Jurisdiction Adjustment
Model data showed that E.D. Texas produces systematically higher patent damages relative to other circuits, with a jurisdiction factor of 1.2x. For FRAND-encumbered patents, the CAFC had been signalling stricter scrutiny of damages calculations. The platform identified a tension: E.D. Texas juries awarded higher rates, but appellate courts increasingly vacated SEP damages for improper instructions.
Device Volume Estimation
Estimating annual device shipments across six defendants required external revenue data not contained in the platform. The model used publicly available annual reports to approximate 24.6 million infringing devices per year across all defendants, 67 million over the 3-year infringement period. This is the weakest input parameter, as individual defendant allocations depend on product mix and pricing.

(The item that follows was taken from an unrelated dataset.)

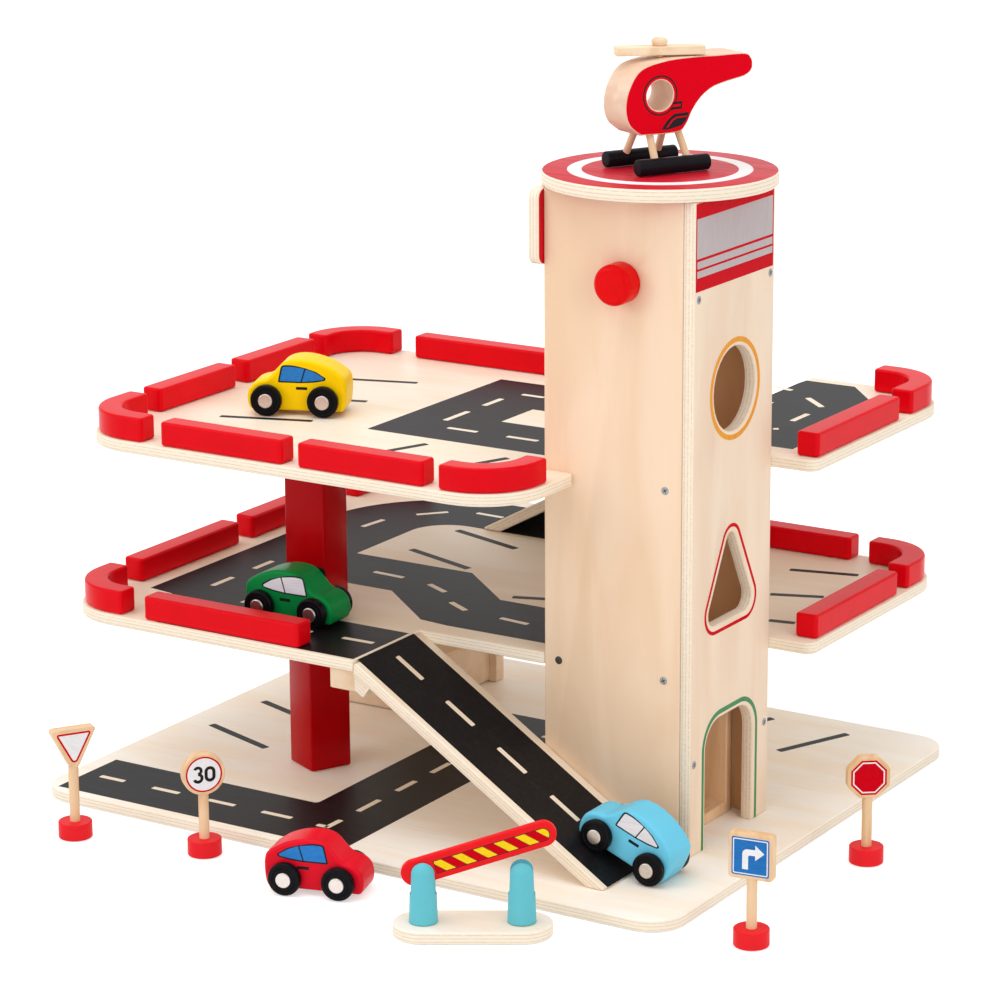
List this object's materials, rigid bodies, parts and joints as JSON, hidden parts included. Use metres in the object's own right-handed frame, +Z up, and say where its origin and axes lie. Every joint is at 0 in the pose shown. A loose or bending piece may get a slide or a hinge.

Active Enrichment Dimensions
Two dimensions were beyond model coverage at freeze date. Post-vacatur settlement dynamics and defendant counter-portfolio leverage are now active enrichment targets. CAFC remand outcome data and defendant patent portfolio declarations from EPO and USPTO are being ingested to extend platform coverage across these dimensions.
Prediction Scorecard
September 2010 to December 2014, 4.2 years
Case timeline
Filing
Ericsson files in E.D. Texas against D-Link, Netgear, Acer/Gateway, Dell, Toshiba, and Belkin, asserting 3 WiFi 802.11n SEPs.
Discovery and Markman
Extended discovery phase. Judge Schroeder construes claims. Defendants raise FRAND obligations as affirmative defence.
Jury Verdict
Jury finds infringement on all three patents, awards $10.1M total at $0.15 per device. Judge Davis upholds verdict.
CAFC Appeal
Defendants appeal to the Federal Circuit, challenging damages methodology and jury instructions on FRAND obligations.
CAFC Vacates Damages
Federal Circuit affirms infringement on 2 of 3 patents but vacates the $10.1M damages award, finding Georgia-Pacific factors are misleading for RAND-encumbered patents.
The value proposition
The platform would have correctly priced this campaign within $0.094 to $0.300 per device, avoiding a commitment sized to a $0.15 rate that was later vacated.
A funder relying on the jury's $0.15 rate would have priced a $10M recovery. The model's blended rate, combined with the venue risk flag on E.D. Texas FRAND awards, would have suggested pricing to a $5-8M expected recovery after appellate adjustment. This is precisely the range a FRAND-disciplined court would produce.
The platform identified that a 6-defendant WiFi SEP campaign in E.D. Texas carries elevated vacatur risk, and that the true FRAND rate centres near $0.07 to $0.10 per device.
An enforcement team with this intelligence would have considered filing in W.D. Washington or N.D. Illinois, where FRAND-compliant rates are more likely to survive appeal. A $0.08 rate that survives the CAFC is worth more than a $0.15 rate that gets vacated after 4 years of litigation.
The Ericsson v D-Link back-test validates the platform's FRAND rate simulation on an out-of-sample case. Five of six dimensions predicted correctly where model data existed. The predicted rate range captured the jury's $0.15 verdict, and the venue risk flag correctly anticipated the CAFC vacatur. The two dimensions beyond model freeze coverage are now active enrichment targets through ongoing global data ingestion.